In summary, open source licenses are essential for governing the use and distribution of open source software. They can range from permissive licenses like the MIT License to strong copyleft licenses like the GPL, each offering different levels of freedom and protection for both developers and users. The choice of license depends on the goals and values of the software project and its community.
I don’t want to use a license
Even if you don’t want to use a license I would highly recommend putting one on any public github projects. The main reason for this is that all these licenses specify there’s no warranty. Without this some countries may allow you to be held liable for any damages caused by bugs in your software. When in doubt the MIT license is the most popular choice, and it’s the one I personally use the most. It’s best if you don’t care what people do with your code, but also keeps you safe from most legal issues!

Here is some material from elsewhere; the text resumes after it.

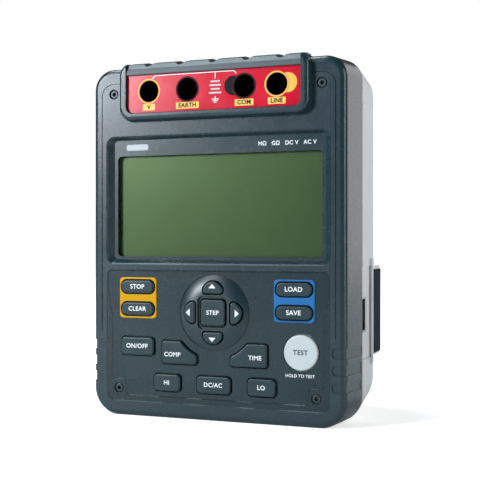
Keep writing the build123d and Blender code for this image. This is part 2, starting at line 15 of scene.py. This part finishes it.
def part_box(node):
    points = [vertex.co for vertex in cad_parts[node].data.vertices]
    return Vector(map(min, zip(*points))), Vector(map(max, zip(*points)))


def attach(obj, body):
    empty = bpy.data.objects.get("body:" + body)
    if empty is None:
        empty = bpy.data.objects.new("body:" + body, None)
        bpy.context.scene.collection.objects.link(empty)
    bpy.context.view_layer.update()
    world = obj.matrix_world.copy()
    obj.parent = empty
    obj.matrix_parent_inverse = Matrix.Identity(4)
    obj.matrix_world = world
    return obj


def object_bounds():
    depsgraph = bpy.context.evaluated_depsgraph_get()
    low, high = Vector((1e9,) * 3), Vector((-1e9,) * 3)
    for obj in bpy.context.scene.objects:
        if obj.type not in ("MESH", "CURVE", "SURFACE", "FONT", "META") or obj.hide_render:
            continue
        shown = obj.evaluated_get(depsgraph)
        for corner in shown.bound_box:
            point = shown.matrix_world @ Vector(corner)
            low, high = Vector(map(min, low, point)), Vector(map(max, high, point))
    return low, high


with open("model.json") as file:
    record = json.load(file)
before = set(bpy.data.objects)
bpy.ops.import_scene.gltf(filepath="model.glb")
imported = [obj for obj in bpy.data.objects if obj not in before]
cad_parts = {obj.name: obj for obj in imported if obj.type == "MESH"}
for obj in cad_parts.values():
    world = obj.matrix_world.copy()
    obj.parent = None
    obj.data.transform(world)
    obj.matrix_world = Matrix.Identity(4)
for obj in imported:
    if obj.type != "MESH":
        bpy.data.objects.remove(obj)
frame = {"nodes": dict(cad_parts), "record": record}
cad_low, cad_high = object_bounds()
nodes = frame["nodes"]

MM = 0.001
INK = 0.05 * MM          # thickness of printing
TERMINALS = ("volts", "earth", "common", "line")
RING_PITCH = 0.9 * MM    # fine rings on the test key
SLEEVE = 7.15 * MM       # radius that printing keeps clear of round a terminal
BEZEL_DEPTH = 2.7 * MM   # the header strip lies this deep in the display's frame
FACE_DEPTH = 5.0 * MM    # the flat face, behind the front of the terminal hump
PAD_DEPTH = 5.6 * MM     # the sunken keypad area, behind the terminal hump
PAD_REACH = 68.0 * MM    # half width of the keypad area
PAD_FOOT = 8.4 * MM      # height of its lower edge
PAD_TOP = 83.6 * MM      # height of its upper edge
SIDE_DRAFT = math.atan(2.5 / 33)                    # lean of the case's side
SIDE_HINGE = Vector((75.71, 8.6, 0)) * MM           # foot of the side cover's hinge
COOL_LIGHT = (0.87, 0.93, 1.0)
COOL_TOP = (0.80, 0.92, 1.0)


# ---------------------------------------------------------------- measures from the frame
def middle(node):
    low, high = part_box(node)
    return (low + high) / 2


def front_of(node):
    """Depth of a node's frontmost point."""
    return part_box(node)[0].y


# ---------------------------------------------------------------- material helpers
def new_material(name):
    material = bpy.data.materials.new(name)
    material.use_nodes = True
    return material, material.node_tree.nodes, material.node_tree.links


def add(tree_nodes, kind, **values):
    """New shader node, with its input sockets set by name."""
    node = tree_nodes.new("ShaderNode" + kind)
    for key, value in values.items():
        node.inputs[key.replace("_", " ")].default_value = value
    return node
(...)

Contributing to open source projects
If you’re interested in getting involved in some open source projects you can check out the resources below for help starting your journey:
The world of software development is vast, and has a ton of great projects. Git and version control more broadly are one of the tools that help make the process of building projects easier. They provide the backbone of services like github which allow us to have the community of developers, and the masses of open source code we currently have!